### [Data extract]
▬▬▬▬▬▬▬▬▬▬
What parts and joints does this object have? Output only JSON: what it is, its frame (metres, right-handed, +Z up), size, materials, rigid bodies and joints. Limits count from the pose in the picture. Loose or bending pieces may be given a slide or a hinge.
▬▬▬▬▬▬▬▬▬▬
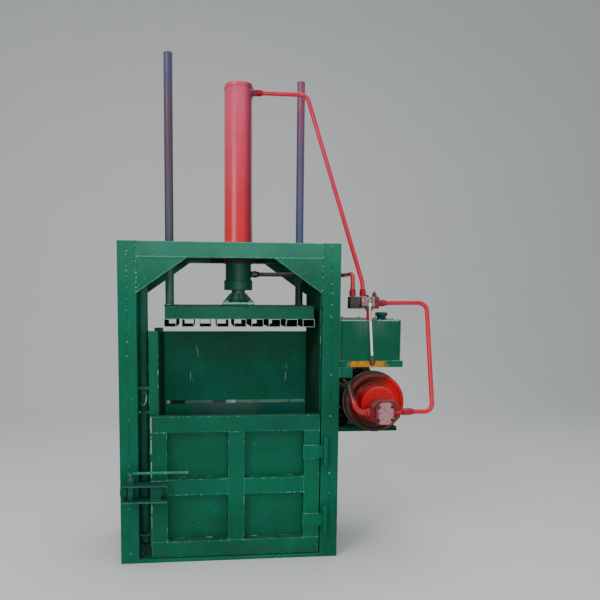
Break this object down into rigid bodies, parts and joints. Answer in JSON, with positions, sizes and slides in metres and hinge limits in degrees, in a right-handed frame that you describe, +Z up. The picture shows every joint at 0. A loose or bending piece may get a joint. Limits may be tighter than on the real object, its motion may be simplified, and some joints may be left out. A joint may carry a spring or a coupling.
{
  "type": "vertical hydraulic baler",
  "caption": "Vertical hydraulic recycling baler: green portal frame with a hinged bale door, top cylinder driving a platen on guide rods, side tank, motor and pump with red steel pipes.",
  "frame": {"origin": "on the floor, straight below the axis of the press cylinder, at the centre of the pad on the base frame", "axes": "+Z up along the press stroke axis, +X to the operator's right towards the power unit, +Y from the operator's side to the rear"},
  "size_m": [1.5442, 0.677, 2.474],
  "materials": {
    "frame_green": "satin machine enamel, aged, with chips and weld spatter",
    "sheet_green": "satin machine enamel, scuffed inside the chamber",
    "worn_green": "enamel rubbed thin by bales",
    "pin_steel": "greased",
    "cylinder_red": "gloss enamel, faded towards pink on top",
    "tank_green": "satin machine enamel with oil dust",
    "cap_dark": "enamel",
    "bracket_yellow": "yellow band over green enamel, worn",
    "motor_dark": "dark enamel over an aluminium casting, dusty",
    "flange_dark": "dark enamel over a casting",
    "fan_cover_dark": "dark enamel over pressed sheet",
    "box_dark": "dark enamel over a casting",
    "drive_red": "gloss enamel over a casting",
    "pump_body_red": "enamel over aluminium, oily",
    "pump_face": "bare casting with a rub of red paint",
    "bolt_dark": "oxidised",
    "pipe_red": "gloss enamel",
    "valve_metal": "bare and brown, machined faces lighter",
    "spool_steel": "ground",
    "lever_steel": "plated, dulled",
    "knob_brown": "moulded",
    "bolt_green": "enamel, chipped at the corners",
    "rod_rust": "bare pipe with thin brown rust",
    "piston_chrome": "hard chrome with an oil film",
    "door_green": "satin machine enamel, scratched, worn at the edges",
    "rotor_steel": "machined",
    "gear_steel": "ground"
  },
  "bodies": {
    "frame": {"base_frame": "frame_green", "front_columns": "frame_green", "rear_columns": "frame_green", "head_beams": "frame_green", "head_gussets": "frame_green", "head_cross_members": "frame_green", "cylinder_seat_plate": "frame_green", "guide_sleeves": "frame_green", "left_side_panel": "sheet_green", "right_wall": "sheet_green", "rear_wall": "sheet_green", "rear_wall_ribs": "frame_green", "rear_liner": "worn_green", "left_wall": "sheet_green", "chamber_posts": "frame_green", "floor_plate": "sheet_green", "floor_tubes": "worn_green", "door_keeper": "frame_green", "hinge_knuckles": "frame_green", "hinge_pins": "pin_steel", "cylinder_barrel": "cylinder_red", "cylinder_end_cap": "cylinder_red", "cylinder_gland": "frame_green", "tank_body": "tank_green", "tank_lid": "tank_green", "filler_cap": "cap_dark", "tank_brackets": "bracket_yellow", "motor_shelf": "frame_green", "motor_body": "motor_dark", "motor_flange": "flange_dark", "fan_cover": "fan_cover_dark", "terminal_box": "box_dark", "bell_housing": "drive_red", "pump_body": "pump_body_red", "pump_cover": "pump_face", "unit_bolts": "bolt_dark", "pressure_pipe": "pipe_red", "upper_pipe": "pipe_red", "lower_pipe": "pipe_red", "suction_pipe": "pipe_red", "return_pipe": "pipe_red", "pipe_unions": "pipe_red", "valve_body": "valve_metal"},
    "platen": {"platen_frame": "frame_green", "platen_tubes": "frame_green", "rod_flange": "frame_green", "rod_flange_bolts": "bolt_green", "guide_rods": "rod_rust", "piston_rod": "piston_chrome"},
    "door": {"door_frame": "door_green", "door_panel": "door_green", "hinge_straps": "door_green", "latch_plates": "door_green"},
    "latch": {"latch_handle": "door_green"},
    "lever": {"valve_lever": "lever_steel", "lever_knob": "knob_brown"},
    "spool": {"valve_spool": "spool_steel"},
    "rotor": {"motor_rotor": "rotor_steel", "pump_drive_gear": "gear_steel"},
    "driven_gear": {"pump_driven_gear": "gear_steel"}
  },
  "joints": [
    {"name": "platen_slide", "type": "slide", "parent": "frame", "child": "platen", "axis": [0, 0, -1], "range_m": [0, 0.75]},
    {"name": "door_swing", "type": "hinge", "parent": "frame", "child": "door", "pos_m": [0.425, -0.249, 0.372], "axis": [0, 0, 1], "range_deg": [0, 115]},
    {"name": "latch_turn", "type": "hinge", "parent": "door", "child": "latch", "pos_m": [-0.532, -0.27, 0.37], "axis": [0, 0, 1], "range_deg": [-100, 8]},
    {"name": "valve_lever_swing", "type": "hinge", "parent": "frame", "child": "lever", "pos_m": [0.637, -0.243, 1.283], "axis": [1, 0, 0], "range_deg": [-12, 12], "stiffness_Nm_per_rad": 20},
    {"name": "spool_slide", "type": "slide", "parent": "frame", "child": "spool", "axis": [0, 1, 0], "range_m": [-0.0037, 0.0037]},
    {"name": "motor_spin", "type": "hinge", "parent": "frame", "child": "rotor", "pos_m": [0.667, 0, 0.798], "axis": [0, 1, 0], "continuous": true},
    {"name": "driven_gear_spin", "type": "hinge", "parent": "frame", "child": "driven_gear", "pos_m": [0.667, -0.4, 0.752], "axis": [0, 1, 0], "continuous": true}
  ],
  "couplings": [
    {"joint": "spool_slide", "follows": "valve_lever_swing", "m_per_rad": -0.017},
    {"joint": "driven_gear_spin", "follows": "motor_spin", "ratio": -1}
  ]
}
▬▬▬▬▬▬▬▬▬▬
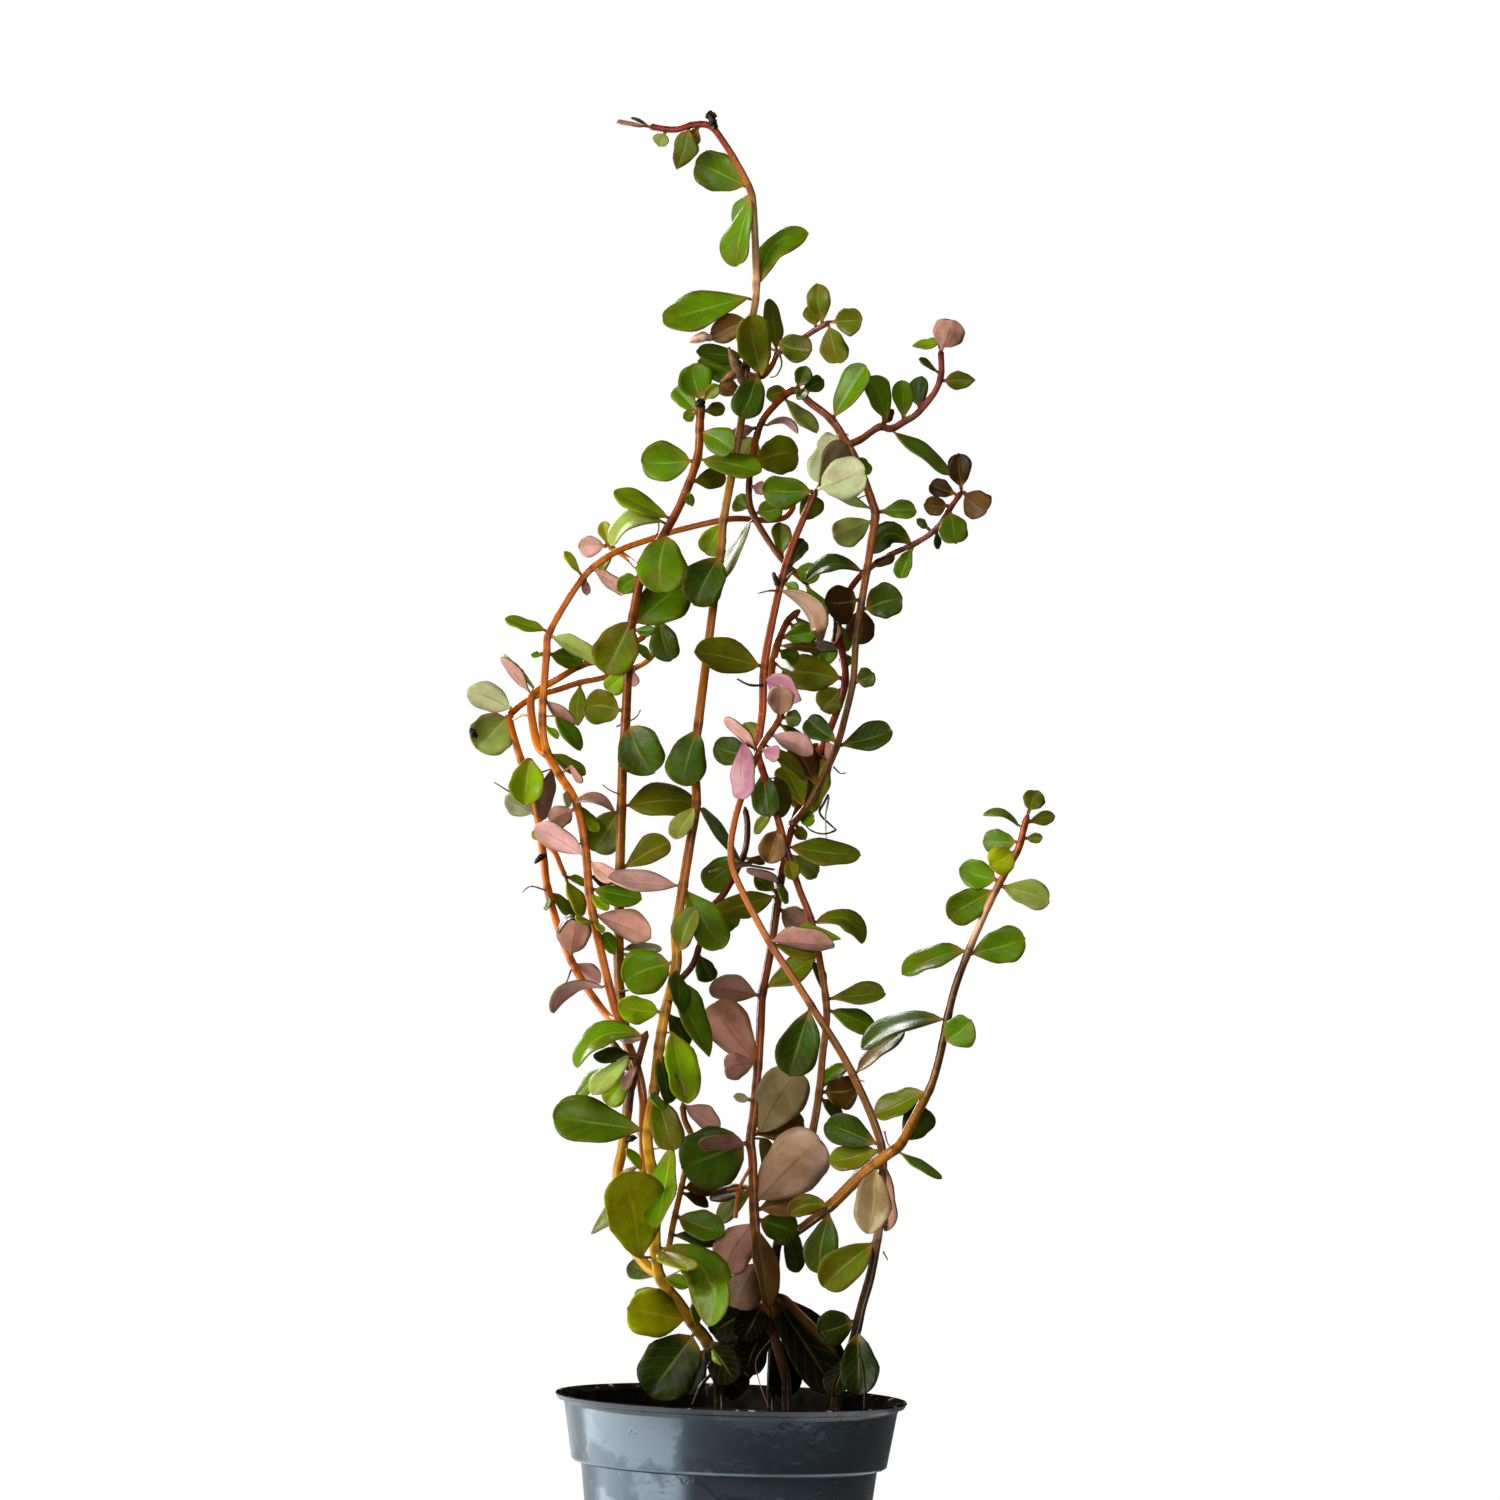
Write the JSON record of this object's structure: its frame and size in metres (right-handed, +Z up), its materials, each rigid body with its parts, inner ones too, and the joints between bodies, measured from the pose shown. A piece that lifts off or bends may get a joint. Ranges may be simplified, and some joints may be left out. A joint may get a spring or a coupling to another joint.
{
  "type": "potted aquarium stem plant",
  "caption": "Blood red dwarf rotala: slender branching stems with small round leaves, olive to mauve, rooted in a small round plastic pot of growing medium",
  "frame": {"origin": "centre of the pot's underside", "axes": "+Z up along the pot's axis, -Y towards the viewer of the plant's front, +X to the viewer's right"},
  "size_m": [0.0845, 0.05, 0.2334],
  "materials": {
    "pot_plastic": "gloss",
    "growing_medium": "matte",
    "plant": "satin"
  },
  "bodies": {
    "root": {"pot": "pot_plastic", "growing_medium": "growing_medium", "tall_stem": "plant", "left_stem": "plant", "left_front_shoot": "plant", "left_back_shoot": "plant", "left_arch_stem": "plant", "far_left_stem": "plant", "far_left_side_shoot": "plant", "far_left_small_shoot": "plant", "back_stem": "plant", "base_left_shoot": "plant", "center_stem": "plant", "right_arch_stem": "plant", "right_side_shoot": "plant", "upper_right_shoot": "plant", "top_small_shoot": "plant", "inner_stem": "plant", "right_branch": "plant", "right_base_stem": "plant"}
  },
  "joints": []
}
▬▬▬▬▬▬▬▬▬▬
### [Task brief]
Examine the records and pull out every line where the string "metres" occurs.

### [Task result]
What parts and joints does this object have? Output only JSON: what it is, its frame (metres, right-handed, +Z up), size, materials, rigid bodies and joints. Limits count from the pose in the picture. Loose or bending pieces may be given a slide or a hinge.
Break this object down into rigid bodies, parts and joints. Answer in JSON, with positions, sizes and slides in metres and hinge limits in degrees, in a right-handed frame that you describe, +Z up. The picture shows every joint at 0. A loose or bending piece may get a joint. Limits may be tighter than on the real object, its motion may be simplified, and some joints may be left out. A joint may carry a spring or a coupling.
Write the JSON record of this object's structure: its frame and size in metres (right-handed, +Z up), its materials, each rigid body with its parts, inner ones too, and the joints between bodies, measured from the pose shown. A piece that lifts off or bends may get a joint. Ranges may be simplified, and some joints may be left out. A joint may get a spring or a coupling to another joint.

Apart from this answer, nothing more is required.